** Start Collected material **

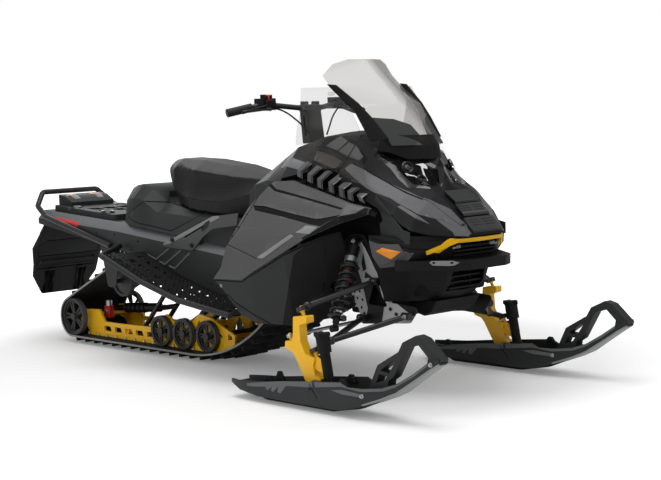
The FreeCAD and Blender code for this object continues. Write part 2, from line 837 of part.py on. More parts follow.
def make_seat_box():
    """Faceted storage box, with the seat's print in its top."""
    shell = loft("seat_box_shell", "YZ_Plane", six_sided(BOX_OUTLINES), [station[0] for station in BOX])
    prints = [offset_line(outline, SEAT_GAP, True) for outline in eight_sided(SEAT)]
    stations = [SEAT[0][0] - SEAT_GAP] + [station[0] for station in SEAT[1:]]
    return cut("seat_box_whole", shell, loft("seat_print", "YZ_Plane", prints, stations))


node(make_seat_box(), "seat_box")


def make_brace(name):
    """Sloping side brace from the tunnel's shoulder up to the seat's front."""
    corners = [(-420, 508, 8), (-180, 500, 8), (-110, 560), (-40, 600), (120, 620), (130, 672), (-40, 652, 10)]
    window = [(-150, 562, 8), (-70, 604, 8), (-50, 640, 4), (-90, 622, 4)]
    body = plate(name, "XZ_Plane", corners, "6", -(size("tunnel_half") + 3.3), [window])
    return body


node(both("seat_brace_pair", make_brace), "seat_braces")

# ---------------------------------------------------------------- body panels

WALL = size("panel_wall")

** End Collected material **

**To be done:** Go through the listing above and restate it word for word.

**Written reply:**
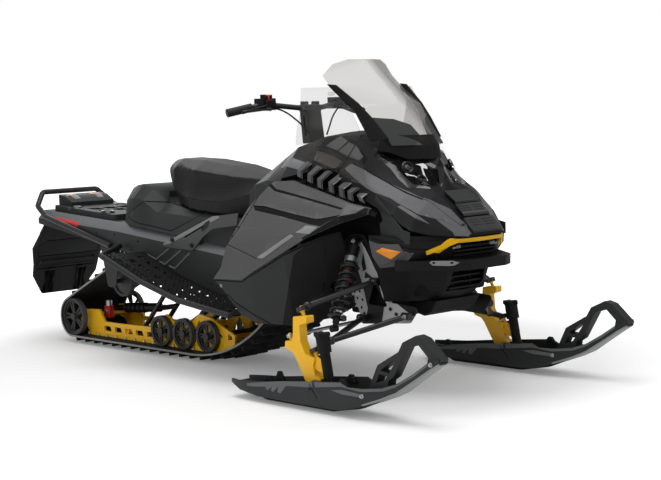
The FreeCAD and Blender code for this object continues. Write part 2, from line 837 of part.py on. More parts follow.
def make_seat_box():
    """Faceted storage box, with the seat's print in its top."""
    shell = loft("seat_box_shell", "YZ_Plane", six_sided(BOX_OUTLINES), [station[0] for station in BOX])
    prints = [offset_line(outline, SEAT_GAP, True) for outline in eight_sided(SEAT)]
    stations = [SEAT[0][0] - SEAT_GAP] + [station[0] for station in SEAT[1:]]
    return cut("seat_box_whole", shell, loft("seat_print", "YZ_Plane", prints, stations))


node(make_seat_box(), "seat_box")


def make_brace(name):
    """Sloping side brace from the tunnel's shoulder up to the seat's front."""
    corners = [(-420, 508, 8), (-180, 500, 8), (-110, 560), (-40, 600), (120, 620), (130, 672), (-40, 652, 10)]
    window = [(-150, 562, 8), (-70, 604, 8), (-50, 640, 4), (-90, 622, 4)]
    body = plate(name, "XZ_Plane", corners, "6", -(size("tunnel_half") + 3.3), [window])
    return body


node(both("seat_brace_pair", make_brace), "seat_braces")

# ---------------------------------------------------------------- body panels

WALL = size("panel_wall")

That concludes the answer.